Performance history has made this a love story between an older woman and a possessive youth, but it should be remembered that Marie was only twenty-three when she died. To the men whose sexual needs she served she brought beauty, grace, and distinction, and at the same time she elevated every aspect of her own life with the sensibility of an artist. This is what Dumas fils meant when he described Marie to his father as “
far superior to the profession she practises.” It was something also recognised by Liszt, whose attachment to Marie may have had consequences far more profound than their brief liaison. “
Without her knowing it,” he wrote, “she put me into the vein of poetry and music.” Marie Duplessis was one of the great romantic muses, and that, to me, is reason enough to tell her own, unsung story.

Part One
Alphonsine
 
Waif

O
N AN EARLY
summer afternoon in 1841, the stagecoach from Paris drew up in front of the Hôtel de La Poste in Nonant, a village in Lower Normandy. Among the alighting passengers were two girls in their late teens: the tall one, pale and elegantly dressed, was Alphonsine Plessis, a fledgling courtesan; the other, plump and pink-cheeked, was her maid, Rose.

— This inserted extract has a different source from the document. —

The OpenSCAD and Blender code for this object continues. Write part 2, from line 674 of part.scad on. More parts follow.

Alphonsine had spent her early childhood in Nonant, where she was born on 15 January 1824. This was the first time she had returned home since leaving for Paris three years before. In spring she had given birth to a child fathered by the viscount who was her protector and on her doctor’s orders was coming to convalesce in the country. She had arranged to stay with her older sister, Delphine, who lived nearby, but the long journey had exhausted her, and she decided to rest at the hotel for a couple of days before moving on to Delphine’s cottage. At around five o’clock, refreshed by a siesta, Alphonsine came downstairs and said, smiling, to the proprietress,

—Bonjour, Madame Vienne. You don’t recognize me but you know me well. I’m the little Plessis girl.

—Ah, certainly, my poor child. No, I wouldn’t have known you.

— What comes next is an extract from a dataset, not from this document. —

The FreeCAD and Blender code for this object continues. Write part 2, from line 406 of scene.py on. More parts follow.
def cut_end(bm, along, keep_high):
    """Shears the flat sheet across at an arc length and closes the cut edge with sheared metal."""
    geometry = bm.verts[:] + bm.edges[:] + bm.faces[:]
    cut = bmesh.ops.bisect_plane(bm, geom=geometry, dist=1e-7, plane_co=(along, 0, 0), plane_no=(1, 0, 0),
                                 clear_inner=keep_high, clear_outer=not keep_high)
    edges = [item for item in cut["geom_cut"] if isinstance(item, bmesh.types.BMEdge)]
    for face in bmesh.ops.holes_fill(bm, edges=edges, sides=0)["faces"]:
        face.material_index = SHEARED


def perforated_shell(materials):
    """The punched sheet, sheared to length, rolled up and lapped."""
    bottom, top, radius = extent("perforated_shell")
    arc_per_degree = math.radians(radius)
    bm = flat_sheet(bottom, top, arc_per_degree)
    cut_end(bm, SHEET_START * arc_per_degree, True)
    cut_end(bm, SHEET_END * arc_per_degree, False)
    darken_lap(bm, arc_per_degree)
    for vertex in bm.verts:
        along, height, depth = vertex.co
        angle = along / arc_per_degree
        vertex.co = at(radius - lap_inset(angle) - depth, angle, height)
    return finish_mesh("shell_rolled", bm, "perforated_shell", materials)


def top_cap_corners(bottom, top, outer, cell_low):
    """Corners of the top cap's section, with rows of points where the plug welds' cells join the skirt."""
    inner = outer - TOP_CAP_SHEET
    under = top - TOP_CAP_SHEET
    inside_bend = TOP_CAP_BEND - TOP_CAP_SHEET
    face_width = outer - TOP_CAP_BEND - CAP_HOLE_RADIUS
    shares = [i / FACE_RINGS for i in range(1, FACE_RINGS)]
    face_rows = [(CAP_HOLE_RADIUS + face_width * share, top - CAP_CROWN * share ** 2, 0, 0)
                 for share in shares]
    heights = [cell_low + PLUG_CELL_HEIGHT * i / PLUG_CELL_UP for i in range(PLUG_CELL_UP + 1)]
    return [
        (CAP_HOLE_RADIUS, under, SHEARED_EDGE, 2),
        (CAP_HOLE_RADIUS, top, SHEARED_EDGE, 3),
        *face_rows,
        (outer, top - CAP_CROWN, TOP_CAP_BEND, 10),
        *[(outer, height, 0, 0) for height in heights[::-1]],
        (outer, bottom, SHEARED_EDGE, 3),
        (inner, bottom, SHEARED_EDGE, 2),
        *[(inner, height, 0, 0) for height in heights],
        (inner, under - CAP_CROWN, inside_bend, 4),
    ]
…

“La pauvre Plessis” was still a subject of conversation in Nonant and its neighboring hamlets. Tales were told of her angelic mother, who had been forced to abandon her two children to escape the murderous abuse of her husband. It was said that Marin Plessis, a man whose infamy had earned him the reputation of an evil sorcerer, had sold the thirteen-year-old Alphonsine to Gypsies, and even more disturbing were the rumors of incest. Mme Vienne had last seen Alphonsine as a wild urchin exploiting her precocious sexuality as a way of begging for food, but the young woman who had arrived that day, wearing a lace-edged bonnet that prettily framed her ingenue face, had indeed changed beyond recognition. Her burnished peasant complexion had gone, replaced by the smooth sheen of white china, and she had acquired a self-assurance and social ease that completely belied the misery and degradation of her adolescence.

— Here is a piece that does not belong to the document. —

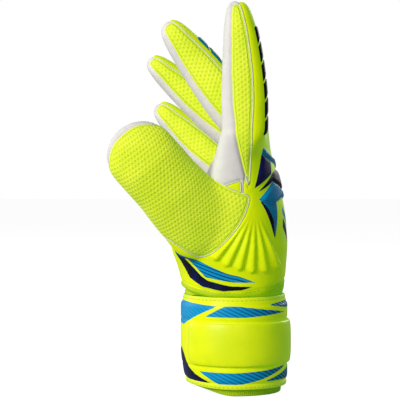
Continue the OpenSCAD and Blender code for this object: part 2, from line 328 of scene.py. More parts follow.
def hand_rings():
    z = np.arange(HEM_Z - 2 * MM, HAND_TOP, 1.5 * MM)
    z2, a2 = np.meshgrid(z, full_turn(128), indexing="ij")
    return below_fingers(hand_point(a2, z2), 1 * MM)


def remeshed(parts, voxel):
    """The union of closed meshes as one even mesh."""
    obj = new_object("scratch", *joined(parts))
    modifier = obj.modifiers.new("voxels", "REMESH")
    modifier.mode = "VOXEL"
    modifier.voxel_size = voxel
    graph = bpy.context.evaluated_depsgraph_get()
    mesh = bpy.data.meshes.new_from_object(obj.evaluated_get(graph))
    mesh.calc_loop_triangles()
    co = np.zeros(len(mesh.vertices) * 3)
    mesh.vertices.foreach_get("co", co)
    tri = np.zeros(len(mesh.loop_triangles) * 3, int)
    mesh.loop_triangles.foreach_get("vertices", tri)
    bpy.data.objects.remove(obj)
    return co.reshape(-1, 3), tri.reshape(-1, 3)


def half_edges(tri):
    return np.concatenate([tri[:, [0, 1]], tri[:, [1, 2]], tri[:, [2, 0]]])


def smoothed(values, edges, times, weight):
    """Evens out a row of values per vertex over its neighbours."""
    n = len(values)
    count = np.bincount(edges.ravel(), minlength=n)
    for _ in range(times):
        total = np.zeros_like(values)
        for k in range(values.shape[1]):
            total[:, k] = np.bincount(edges[:, 0], values[edges[:, 1], k], n)
            total[:, k] += np.bincount(edges[:, 1], values[edges[:, 0], k], n)
        values = values + weight * (total / count[:, None] - values)
    return values


def vertex_normals(co, tri):
    face = np.cross(co[tri[:, 1]] - co[tri[:, 0]], co[tri[:, 2]] - co[tri[:, 0]])
    total = np.zeros_like(co)
    for k in range(3):
        for c in range(3):
            total[:, c] += np.bincount(tri[:, k], face[:, c], len(co))
    return unit(total + 1e-20)


def build_skin():
    """The hand, the thumb and the fingers as one skin, evened out most where they meet."""
    parts = [closed_loft(hand_rings()), closed_loft(THUMB.rings())]
    parts += [closed_loft(f.rings()) for f in FINGERS]
    co, tri = remeshed(parts, VOXEL)
    edges = np.unique(np.sort(half_edges(tri), axis=1), axis=0)
    s = THUMB.local(co)[2]
    near_root = ease(1 - np.abs(s + 12 * MM) / (45 * MM)) * ease((co[:, 2] - HEM_Z - 4 * MM) / (10 * MM))
    co = smoothed(co, edges, 6, 0.5)
    co = smoothed(co, edges, 60, 0.5 * near_root[:, None])
    crotch = np.zeros(len(co))
    for f, g in zip(FINGERS, FINGERS[1:]):
        low = np.minimum(f.local(co)[2], g.local(co)[2])
        across = np.abs(co[:, 1] - (f.hinge[1] + g.hinge[1]) / 2)
        crotch = np.maximum(crotch, ease(1 - np.abs(low) / (9 * MM)) * ease(1 - across / (7 * MM)))
    return smoothed(co, edges, 12, 0.5 * crotch[:, None]), tri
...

Eager for news of relatives and mutual friends, Alphonsine asked Mme Vienne if she and Rose could join the family table for dinner. The son of the house, twenty-five-year-old Romain, was also there that night, and although he did not remember Alphonsine, he still had a vivid picture of her mother, Marie. It had been market day and Mme Vienne had stopped to greet Mme Plessis, whose pallor and air of sadness had conveyed even to the twelve-year-old boy that something must be very wrong. Soon after came word of Mme Plessis’s flight. Romain, who wrote poetry and had spent several years in Paris studying medicine and law, was a sympathetic, sharp-witted young man, and Alphonsine warmed to him immediately. As soon as dinner was over she asked him to show her round the garden, and while he picked her a bunch of flowers, she chattered away, intriguing him with hints of piquant episodes in her Paris life.